SIGMOD2025

Smallest Synthetic Witnesses for Conjunctive Queries

Aryan Esmailpour, Boris Glavic, Xiao Hu, Stavros Sintos

被引用 1 次

摘要

Given a self-join-free conjunctive query Q and a set of tuples S , a synthetic witness D is a database instance such that the result of Q on D is S . In this work, we are interested in two problems. First, the existence problem ESW decides whether any synthetic witness D exists. Second, given that a synthetic witness exists, the minimization problem SSW computes a synthetic witness of minimal size. The SSW problem is related to the smallest witness problem recently studied by Hu and Sintos [22]; however, the objective and the results are inherently different. More specifically, we show that SSW is poly-time solvable for a wider range of queries. Interestingly, in some cases, SSW is related to optimization problems in other domains, such as the role mining problem in data mining and the edge concentration problem in graph drawing. Solutions to ESW and SSW are of practical interest, e.g., for test database generation for applications accessing a database and for data compression by encoding a dataset S as a pair of a query Q and database D . We prove that ESW is in P, presenting a simple algorithm that, given any S , decides whether a synthetic witness exists in polynomial time in the size of S . Next, we focus on the SSW problem. We show an algorithm that computes a minimal synthetic witness in polynomial time with respect to the size of S for any query Q that has the head-domination property.
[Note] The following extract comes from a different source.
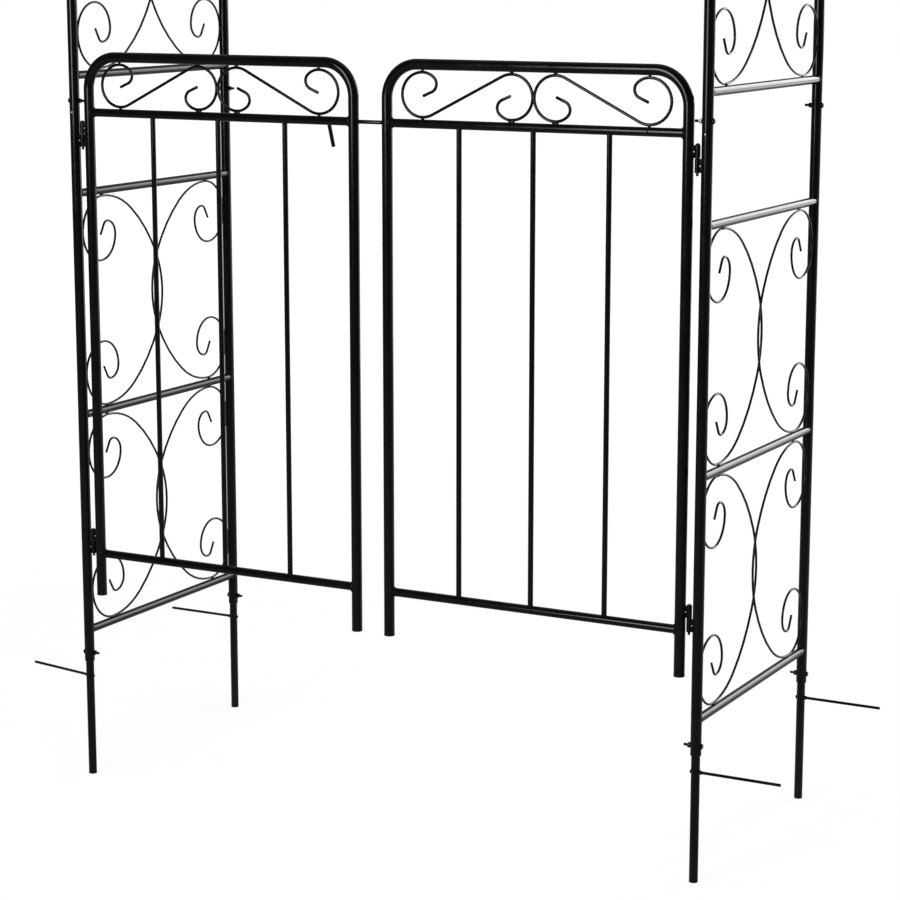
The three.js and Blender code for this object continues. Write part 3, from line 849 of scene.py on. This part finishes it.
leaf = {
    "width": 475.7 * mm, "top": 1162 * mm, "foot": 306 * mm, "corner": 50 * mm, "tube": 8 * mm,
    "stepDegrees": 3, "crossRail": 1076.6 * mm, "bottomRail": 373 * mm, "railWall": 1 * mm, "bars": 3,
    "barSides": 24, "capRadius": 8.25 * mm, "capHeight": 4 * mm, "capRound": 1.2 * mm,
}
outerLeg = hinge["toLeg"]
innerLeg = outerLeg + leaf["width"]
latch = {
    "radius": 3 * mm, "round": 0.9 * mm, "inset": 43 * mm, "drop": 35 * mm, "lean": 20,
    "tail": 20 * mm, "out": 40 * mm, "in": 12 * mm, "gap": 56.6 * mm,
}
handlePlace = innerLeg - latch["inset"]


def leafFrameModel(isLeft):
    rise = leaf["top"] - leaf["corner"] - leaf["foot"]
    corner = (leaf["corner"], -90)
    route = routed(outerLeg, leaf["foot"], 90,
                   [rise, corner, leaf["width"] - 2 * leaf["corner"], corner, rise], leaf["stepDegrees"])
    legs = fattened(route, leaf["tube"], tube["sides"])
    # the latch rod goes through the left leaf's inner leg and into the right one's
    mouth = leaf["tube"] + overrun
    end = -mouth if isLeft else leaf["tube"] - latch["in"] - seatGap
    bore = (innerLeg + (mouth + end) / 2, 0, leaf["crossRail"])
    cutAway(legs, cylinder(latch["radius"] + seatGap, mouth - end, bore, (0, 90, 0)))
    painted(legs, powderCoat)
    cap = turned([
        (0, 0), (leaf["capRadius"], 0), (leaf["capRadius"], leaf["capHeight"]), (0, leaf["capHeight"]),
    ])
    painted(rounded(cap, leaf["capRound"], segments=3), footCap, smoothDegrees=35)
    caps = [copyOf(cap, (leg, 0, leaf["foot"] - leaf["capHeight"] / 2)) for leg in (outerLeg, innerLeg)]
    dropModels(cap)
    knuckles = [copyOf(leafKnuckle, (0, 0, split + hinge["split"] / 2))
                for split in hinge["splits"].values()]
    return joined(legs, *caps, *knuckles)


def railModel(height):
    rail = cylinder(rungRadius, leaf["width"], (outerLeg + leaf["width"] / 2, 0, height), (0, 90, 0))
    for leg in (outerLeg, innerLeg):
        cope(rail, leaf["tube"], (leg, 0, height))
    return rail


# Hollow for the latch rod and the slot below it for the handle.
def openForLatch(rail):
    start = handlePlace - latch["out"] - latch["tail"] - overrun
    height = leaf["crossRail"]
    cutAway(rail, cylinder(rungRadius - leaf["railWall"], innerLeg - start,
                           ((innerLeg + start) / 2, 0, height), (0, 90, 0)))
    width = 2 * (latch["radius"] + seatGap)
    lean = math.radians(latch["lean"])
    depth = rungRadius + overrun
    below = Vector((0, math.sin(lean), -math.cos(lean))) * depth / 2
    ends = (handlePlace - latch["out"], handlePlace + latch["in"])
    centre = Vector(((ends[0] + ends[1]) / 2, 0, height)) + below
    cutAway(rail, block((ends[1] - ends[0], width, depth), centre, (latch["lean"], 0, 0)))
    for end in ends:
        cutAway(rail, cylinder(width / 2, depth, Vector((end, 0, height)) + below, (latch["lean"], 0, 0)))


def leafGridModel(isLeft):
    crossRail = railModel(leaf["crossRail"])
    if isLeft:
        openForLatch(crossRail)
    bottomRail = railModel(leaf["bottomRail"])
    rise = leaf["crossRail"] - leaf["bottomRail"]
    middle = (leaf["crossRail"] + leaf["bottomRail"]) / 2
    spacing = leaf["width"] / (leaf["bars"] + 1)
    barPlaces = [outerLeg + spacing * index for index in range(1, leaf["bars"] + 1)]
    bars = [cylinder(barRadius, rise, (x, 0, middle), sides=leaf["barSides"]) for x in barPlaces]
    parts = [crossRail, bottomRail, *bars]
    for part in parts:
        painted(part, powderCoat)
    # a bar comes from below to the cross rail, and from above to the bottom rail
    for x in barPlaces:
        parts.append(copyOf(barRing, (x, 0, leaf["crossRail"]), (90, 90, 0)))
        parts.append(copyOf(barRing, (x, 0, leaf["bottomRail"]), (-90, 90, 0)))
    for height in (leaf["crossRail"], leaf["bottomRail"]):
        parts.append(copyOf(railRing, (outerLeg, 0, height), (0, 0, 90)))
        parts.append(copyOf(railRing, (innerLeg, 0, height), (0, 0, -90)))
    return joined(*parts)


leafScroll = {
    "wire": 2.25 * mm, "sides": 16, "endGap": 15.5 * mm, "weldBiteShare": 0.6, "railGap": 0.9 * mm,
    "flatness": 0.97, "bendShares": [(1, -180), (0.81, -45), (0.39, -111)], "endShare": 0.46,
    "endBevel": 0.45 * mm, "spot": 2.1 * mm, "spotSunkShare": 0.3, "spotShape": (0.9, 1.3),
    "spotWidths": {(-1, 1): 1, (-1, -1): 1.1, (1, 1): 1.5, (1, -1): 2.6},
    "runAngles": (80, 55, 30, 8), "runSpot": (0.55, 0.6, 0.8), "middleSpot": (0.9, 0.9, 2),
}


clearHeight = leaf["top"] - leaf["crossRail"] - leaf["tube"] - rungRadius
loopRadius = (clearHeight / 2 - leafScroll["railGap"] - leafScroll["wire"]) / leafScroll["flatness"]
weldBite = leafScroll["wire"] * leafScroll["weldBiteShare"]
scrollReach = leaf["width"] / 2 - leaf["tube"] - leafScroll["endGap"] - leafScroll["wire"] - weldBite
loopOffset = scrollReach / 2 - loopRadius
scrollMiddle = -(loopOffset + loopRadius + weldBite)


# S-scroll on the -X side of the panel's middle.
def leafScrollWire():
    slope = math.asin(loopRadius / loopOffset)
    bends = [(share * loopRadius, turn) for share, turn in leafScroll["bendShares"]]
    line = routed(0, 0, math.degrees(slope), [
        loopRadius / math.tan(slope), (loopRadius, -math.degrees(slope)), *bends,
        leafScroll["endShare"] * loopRadius,
    ])
    doubled(line, (-1, 1, -1))
    line.location = (scrollMiddle, 0, 0)
    line.scale = (1, 1, leafScroll["flatness"])
    wire = fattened(settled(), leafScroll["wire"], leafScroll["sides"])
    return painted(rounded(wire, leafScroll["endBevel"]), powderCoat, smoothDegrees=50)


# Weld spots where that scroll's loops come near the rails.
def leafScrollWelds():
    size = leafScroll["spot"]
    edge = clearHeight / 2 - size * leafScroll["spotSunkShare"]
    welds = []
    for (loopSide, railSide), width in leafScroll["spotWidths"].items():
        place = (scrollMiddle + loopSide * loopOffset, 0, railSide * edge)
        welds.append(weldSpot(place, scaled((width, *leafScroll["spotShape"]), size)))
    # run of weld down both faces of the cross rail, under the outer loop
    for angle in leafScroll["runAngles"]:
        lean = math.radians(angle)
        height = -clearHeight / 2 - rungRadius * (1 - math.sin(lean))
        for side in (-1, 1):
            place = (scrollMiddle - loopOffset, side * rungRadius * math.cos(lean), height)
            welds.append(weldSpot(place, scaled(leafScroll["runSpot"], size)))
    return welds


# Two S-scrolls of a top panel, joined by a spot where they meet.
def leafScrollModel():
    half = joined(leafScrollWire(), *leafScrollWelds())
    facing = copyOf(half, turn=(0, 0, 180))
    between = weldSpot((0, 0, 0), scaled(leafScroll["middleSpot"], leafScroll["spot"]))
    return joined(half, facing, between)


def latchModel():
    radius = latch["radius"]
    tip = latch["inset"] + latch["gap"] - leaf["tube"] - seatGap
    length = tip + latch["tail"]
    rod = cylinder(radius, length, ((tip - latch["tail"]) / 2, 0, 0), (0, 90, 0))
    lean = math.radians(latch["lean"])
    reach = rungRadius + latch["drop"]
    down = Vector((0, math.sin(lean), -math.cos(lean))) * reach / 2
    handle = cylinder(radius, reach, down, (latch["lean"], 0, 0))
    for part in (rod, handle):
        painted(rounded(part, latch["round"], segments=3), powderCoat, smoothDegrees=35)
    return joined(rod, handle)


pin = pinModel()
latchRod = latchModel()
leafScrolls = leafScrollModel()
panelMiddle = (leaf["top"] - leaf["tube"] + leaf["crossRail"] + rungRadius) / 2
for sideName, turn in (("left", 0), ("right", 180)):
    isLeft = sideName == "left"
    line = middleOf(f"hinge_pin_{sideName}_upper")
    place = (line.x, line.y, 0)
    body = f"{sideName}_leaf"
    frameModel = leafFrameModel(isLeft)
    gridModel = leafGridModel(isLeft)
    stand(frameModel, f"gate_frame_{sideName}", place, (0, 0, turn), body)
    stand(gridModel, f"gate_grid_{sideName}", place, (0, 0, turn), body)
    dropModels(frameModel, gridModel)
    node = f"gate_scroll_{sideName}"
    stand(leafScrolls, node, (middleOf(node).x, line.y, panelMiddle), (0, 0, turn), body)
    for level, split in hinge["splits"].items():
        stand(pin, f"hinge_pin_{sideName}_{level}", (line.x, line.y, split), (0, 0, turn))
    if isLeft:
        stand(latchRod, "latch_rod", (line.x + handlePlace, line.y, leaf["crossRail"]), body="latch")
dropModels(pin, latchRod, leafScrolls, leafKnuckle, railRing, barRing)
print("gate leaves made")


# Floor, light and camera

studio = {
    "floorSize": 60, "floorTone": 0.2, "floorGlow": 0.81, "glowRise": (1, 4.5), "floorEdge": 0.5,
    "surround": 0.3, "surroundEdge": 0.15, "mirrored": 0.3, "tint": (0.955, 0.95, 1.0),
}
softboxes = {
    "frontSoftbox": {
        "place": (-0.74, -3.95, 1.92), "aim": (0.2, 0, 1.92), "size": (1.32, 2.2), "watts": 86,
    },
    "backPanel": {"place": (1.8, 3.5, 2.07), "aim": (1.8, 0, 2.07), "size": (2.2, 1.85), "watts": 73},
    "lowPanel": {"place": (1.6, 3.5, 0.54), "aim": (1.6, 0, 0.54), "size": (1.9, 0.93), "watts": 16},
    "topSoftbox": {
        "place": (0, -0.3, 4.0), "aim": (0, 0, 0), "size": (3, 3), "watts": 95, "glossy": False,
    },
}


def ray(finish, kind):
    return finish.add("ShaderNodeLightPath", {}, {}, f"Is {kind} Ray")


# What a reflection sees of the floor or the world: light behind the object and none in front of it.
def reflected(finish, place, edge):
    y = finish.add("ShaderNodeSeparateXYZ", {}, {"Vector": place}, "Y")
    rays = ray(finish, "Glossy") + ray(finish, "Transmission")
    return rays * finish.ranged(y, -edge, edge) * studio["mirrored"]


def floorFinish():
    made, finish = material("floor")
    place = finish.add("ShaderNodeNewGeometry", {}, {}, "Position")
    away = finish.add("ShaderNodeVectorMath", {"operation": "LENGTH"}, {"Vector": place}, "Value")
    level = finish.ranged(away, *studio["glowRise"], studio["floorGlow"], 1)
    strength = (ray(finish, "Camera") + reflected(finish, place, studio["floorEdge"])) * level
    tone = studio["floorTone"]
    matte = finish.add("ShaderNodeBsdfDiffuse", {}, {"Color": (tone, tone, tone, 1)})
    glow = finish.add("ShaderNodeEmission", {}, {"Strength": strength})
    both = finish.add("ShaderNodeAddShader", {}, {0: matte, 1: glow})
    finish.add("ShaderNodeOutputMaterial", {}, {"Surface": both})
    return made


def surroundFinish():
    world = bpy.data.worlds.new("studio")
    world.use_nodes = True
    finish = Finish(world.node_tree)
    direction = finish.add("ShaderNodeTexCoord", {}, {}, "Generated")
    mirrored = reflected(finish, direction, studio["surroundEdge"])
    strength = ray(finish, "Camera") + mirrored + ray(finish, "Diffuse") * studio["surround"]
    light = finish.add("ShaderNodeBackground", {}, {"Color": (1, 1, 1, 1), "Strength": strength})
    finish.add("ShaderNodeOutputWorld", {}, {"Surface": light})
    bpy.context.scene.world = world


def softbox(name, look):
    light = bpy.data.lights.new(name, "AREA")
    light.shape = "RECTANGLE"
    light.size, light.size_y = look["size"]
    light.energy = look["watts"]
    light.color = studio["tint"]
    lamp = bpy.data.objects.new(name, light)
    bpy.context.scene.collection.objects.link(lamp)
    lamp.location = look["place"]
    lamp.rotation_euler = (Vector(look["aim"]) - Vector(look["place"])).to_track_quat("-Z", "Y").to_euler()
    lamp.visible_camera = False
    lamp.visible_glossy = look.get("glossy", True)


bpy.ops.object.select_all(action="DESELECT")
bpy.ops.mesh.primitive_plane_add(size=studio["floorSize"])
floor = bpy.context.active_object
floor.name = "floor"
floor.data.materials.append(floorFinish())
surroundFinish()
for name, look in softboxes.items():
    softbox(name, look)

view = {"place": (1.883, -3.477, 1.317), "tilt": 79.04, "yaw": 28.21, "lens": 102.28}
camera = bpy.data.objects.new("camera", bpy.data.cameras.new("camera"))
bpy.context.scene.collection.objects.link(camera)
camera.location = view["place"]
camera.rotation_euler = (math.radians(view["tilt"]), 0, math.radians(view["yaw"]))
camera.data.lens = view["lens"]
bpy.context.scene.camera = camera
bpy.context.scene.view_settings.view_transform = "Standard"
print("studio made")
If Q does not have such a property, then SSW is generally hard. More specifically, we show that for the class of path queries (of any constant length), SSW cannot be solved in polynomial time unless P = NP. We then extend this hardness result to the class of Berge-acyclic queries that do not have the head-domination property, obtaining a full dichotomy of SSW for Berge-acyclic queries. Finally, we investigate the hardness of SSW beyond Berge-acyclic queries by showing that SSW cannot be solved in polynomial time for some cyclic queries unless P = NP.